Exercise requirements.
Reproduce all of the data exactly, with no line skipped.
——————————
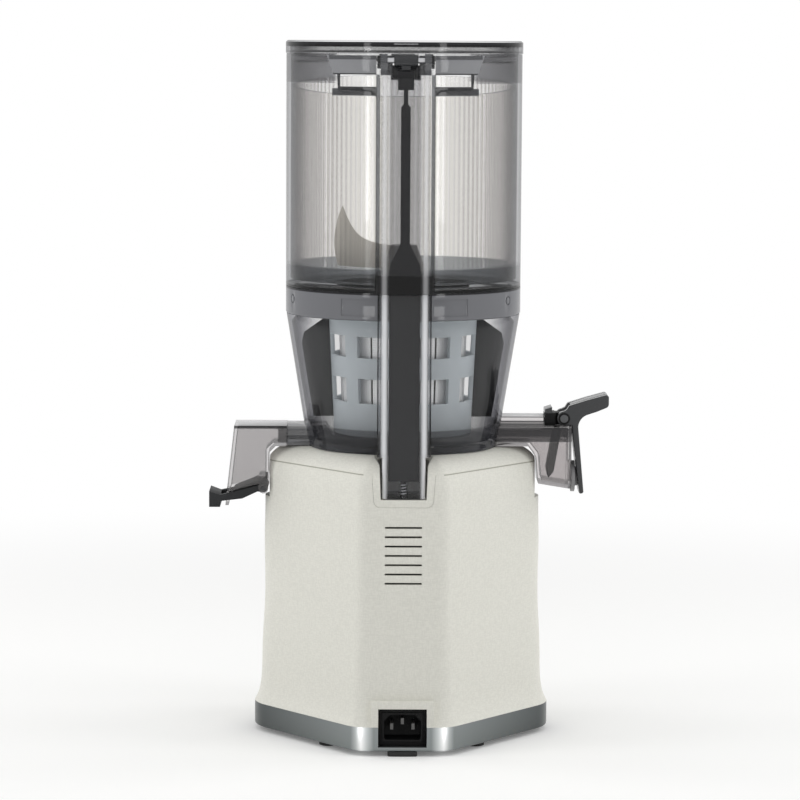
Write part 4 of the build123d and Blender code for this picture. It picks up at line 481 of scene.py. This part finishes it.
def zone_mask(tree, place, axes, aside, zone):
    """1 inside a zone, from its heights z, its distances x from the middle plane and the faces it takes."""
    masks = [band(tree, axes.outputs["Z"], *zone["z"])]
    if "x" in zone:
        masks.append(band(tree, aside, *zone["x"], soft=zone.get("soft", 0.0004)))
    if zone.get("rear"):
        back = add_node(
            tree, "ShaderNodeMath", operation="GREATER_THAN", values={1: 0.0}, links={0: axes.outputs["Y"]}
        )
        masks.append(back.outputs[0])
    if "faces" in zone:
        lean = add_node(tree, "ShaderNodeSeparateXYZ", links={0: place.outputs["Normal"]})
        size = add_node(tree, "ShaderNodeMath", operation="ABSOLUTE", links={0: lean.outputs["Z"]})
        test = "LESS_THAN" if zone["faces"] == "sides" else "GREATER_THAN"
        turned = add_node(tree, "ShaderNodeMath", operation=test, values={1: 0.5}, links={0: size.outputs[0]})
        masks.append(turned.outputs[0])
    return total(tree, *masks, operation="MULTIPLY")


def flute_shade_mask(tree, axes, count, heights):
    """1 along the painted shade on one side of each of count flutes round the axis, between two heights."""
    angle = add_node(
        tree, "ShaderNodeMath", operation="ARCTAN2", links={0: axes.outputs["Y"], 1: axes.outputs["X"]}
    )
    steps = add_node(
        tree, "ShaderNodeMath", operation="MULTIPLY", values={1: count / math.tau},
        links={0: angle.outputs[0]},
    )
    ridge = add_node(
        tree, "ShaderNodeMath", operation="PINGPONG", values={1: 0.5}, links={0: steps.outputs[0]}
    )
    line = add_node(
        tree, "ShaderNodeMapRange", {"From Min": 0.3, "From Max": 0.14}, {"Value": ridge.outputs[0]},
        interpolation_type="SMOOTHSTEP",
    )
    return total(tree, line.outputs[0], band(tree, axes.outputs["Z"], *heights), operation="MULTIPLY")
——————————
Written response.
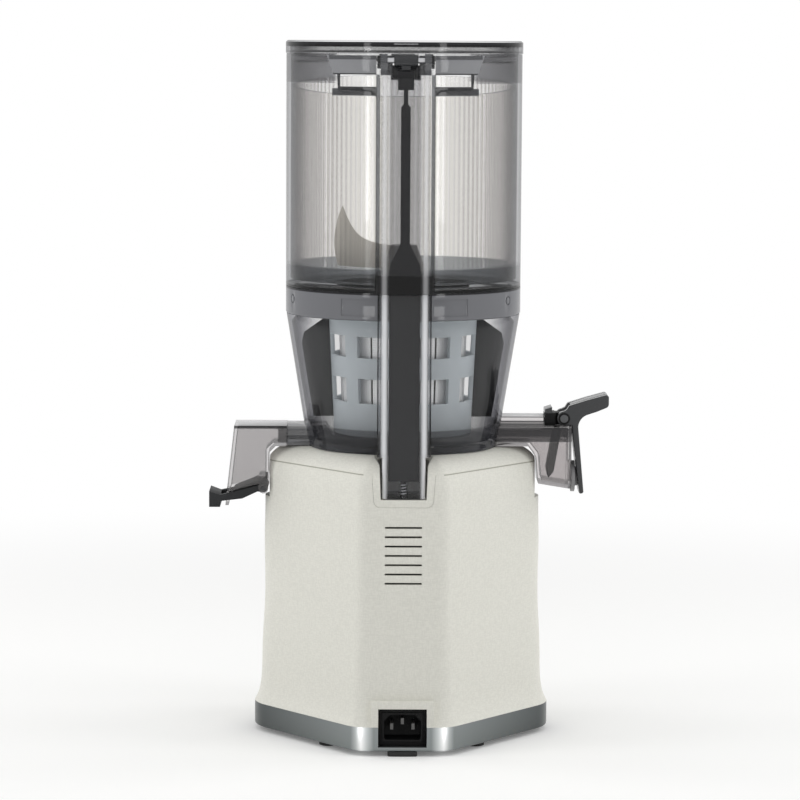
Write part 4 of the build123d and Blender code for this picture. It picks up at line 481 of scene.py. This part finishes it.
def zone_mask(tree, place, axes, aside, zone):
    """1 inside a zone, from its heights z, its distances x from the middle plane and the faces it takes."""
    masks = [band(tree, axes.outputs["Z"], *zone["z"])]
    if "x" in zone:
        masks.append(band(tree, aside, *zone["x"], soft=zone.get("soft", 0.0004)))
    if zone.get("rear"):
        back = add_node(
            tree, "ShaderNodeMath", operation="GREATER_THAN", values={1: 0.0}, links={0: axes.outputs["Y"]}
        )
        masks.append(back.outputs[0])
    if "faces" in zone:
        lean = add_node(tree, "ShaderNodeSeparateXYZ", links={0: place.outputs["Normal"]})
        size = add_node(tree, "ShaderNodeMath", operation="ABSOLUTE", links={0: lean.outputs["Z"]})
        test = "LESS_THAN" if zone["faces"] == "sides" else "GREATER_THAN"
        turned = add_node(tree, "ShaderNodeMath", operation=test, values={1: 0.5}, links={0: size.outputs[0]})
        masks.append(turned.outputs[0])
    return total(tree, *masks, operation="MULTIPLY")


def flute_shade_mask(tree, axes, count, heights):
    """1 along the painted shade on one side of each of count flutes round the axis, between two heights."""
    angle = add_node(
        tree, "ShaderNodeMath", operation="ARCTAN2", links={0: axes.outputs["Y"], 1: axes.outputs["X"]}
    )
    steps = add_node(
        tree, "ShaderNodeMath", operation="MULTIPLY", values={1: count / math.tau},
        links={0: angle.outputs[0]},
    )
    ridge = add_node(
        tree, "ShaderNodeMath", operation="PINGPONG", values={1: 0.5}, links={0: steps.outputs[0]}
    )
    line = add_node(
        tree, "ShaderNodeMapRange", {"From Min": 0.3, "From Max": 0.14}, {"Value": ridge.outputs[0]},
        interpolation_type="SMOOTHSTEP",
    )
    return total(tree, line.outputs[0], band(tree, axes.outputs["Z"], *heights), operation="MULTIPLY")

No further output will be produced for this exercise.